One reaction to Brown’s book that Welborn often hears is that the Jesus of The Da Vinci Code is “more human” than the one portrayed in the New Testament. But this, she warned her Rome listeners, is the greatest tragedy of the book.

“We’re in a world that doesn’t need the fake Jesus of Dan Brown; we’re in a world that needs the real Jesus,” Welborn said. “[He was] a human being, born of a woman, who was hungry, angry, and had friends and relatives who didn’t understand him, neighbors who rejected him, who was afraid, arrested and executed. Don’t tell me that’s not a human being, that he is someone I cannot relate to.”

But, she added, if the Jesus of Dan Brown is taken as true by gullible Da Vinci Code readers, “then it’s our opportunity to introduce the real Jesus, who is not just on paper and in the imagination, but who is real and who saves.”

Another problem, Welborn said, is not just that the book is offensive when it portrays Jesus’ fictitious marriage to Mary Magdalene, but that it contradicts an important theological truth: that Jesus is married, but married to the Church.

Said Welborn, “There’s a huge problem with Jesus and Mary Magdalene being married because it distracts us from the fact that we are all Holy Grails, that we all have the blood line of Jesus flowing through us because we are all baptized, and we all consummate that relationship in the Eucharist.”

Particularly vulnerable to the book’s assertions are the uneducated who, Welborn said, become understandably disturbed and upset by what they read in Brown’s religious potboiler. She gave as an example some readers who are amazed to “learn” there are 80 gospels, four of which were withheld by Emperor Constantine to “consolidate his power,” and that the Church burned 10 million witches (“I’m not sure there were even 10 million people in the Middle Ages,” an art historian jokingly remarked as Welborn made this point).

Welborn said she had seen a script from the forthcoming movie based on the book. Opus Dei, she said, is “incredibly maligned,” and the storyline of Jesus and Mary Magdalene is “intensified.”

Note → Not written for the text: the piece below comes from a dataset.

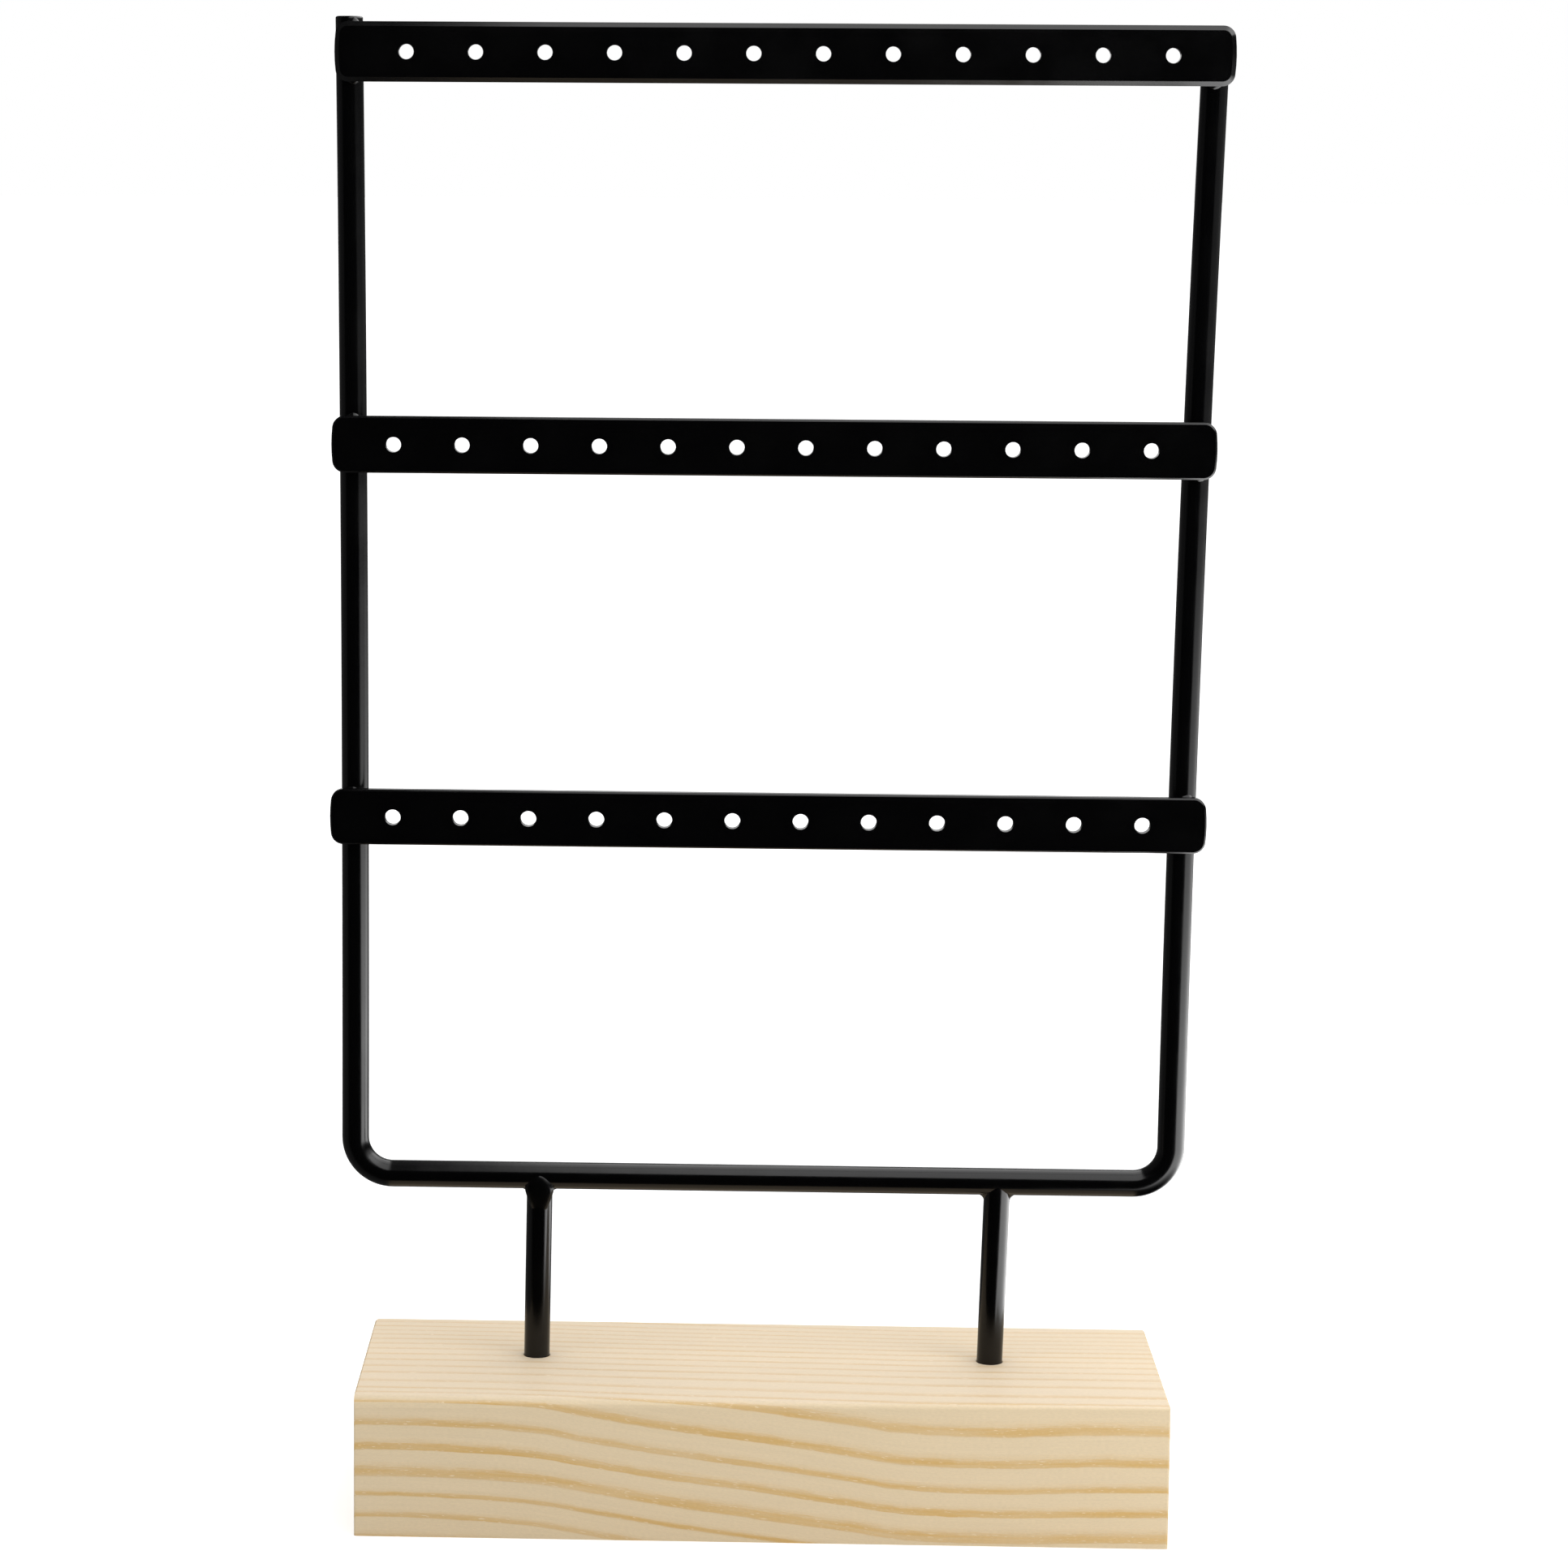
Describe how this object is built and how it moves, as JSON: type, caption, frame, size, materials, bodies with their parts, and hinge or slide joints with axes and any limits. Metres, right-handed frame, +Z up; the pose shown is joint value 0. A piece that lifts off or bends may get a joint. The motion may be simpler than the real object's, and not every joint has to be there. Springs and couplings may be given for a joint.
{
  "type": "earring display stand",
  "caption": "Free-standing earring display: flat strips with rows of small holes, welded across an open U of round wire on short posts in a pine block.",
  "frame": {"origin": "centre of the pine block's underside, which stands on the table", "axes": "+X to the right along the strips, +Y to the back, +Z up; the strips' faces look along -Y"},
  "size_m": [0.1628, 0.05, 0.275],
  "materials": {
    "pine": "bare sanded pine",
    "black_coating": "satin black powder coat"
  },
  "bodies": {
    "root": {"base_block": "pine", "left_post": "black_coating", "right_post": "black_coating", "frame_wire": "black_coating", "top_bar": "black_coating", "middle_bar": "black_coating", "bottom_bar": "black_coating", "left_post_weld": "black_coating", "right_post_weld": "black_coating", "top_left_weld": "black_coating", "top_right_weld": "black_coating", "middle_left_weld": "black_coating", "middle_right_weld": "black_coating", "bottom_left_weld": "black_coating", "bottom_right_weld": "black_coating"}
  },
  "joints": []
}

A good majority of the audience were Catholics who had no intention of seeing the film, nor had they even read the book. “I wouldn’t want to waste my time,” said event organizer Paul Encinias.

Teaching Moment

Welborn said she would rather be writing her own novels “than talking about this silly, silly book,” and that people’s “unending ignorance” has made her an “unwilling and depressed speaker” on the subject.

But gauging from the audience’s response at the Scholar’s Lounge, the evening was anything but depressing. And at other larger venues, Welborn has attracted up to 800 people for her Da Vinci debunking talks.

If those numbers indicate that the book has prompted a large number of people to search for the real truth about Christ, then the Da Vinci Code controversy really represents, in Welborn’s estimation, “an incredible teachable moment.”

Edward Pentin

writes from Rome.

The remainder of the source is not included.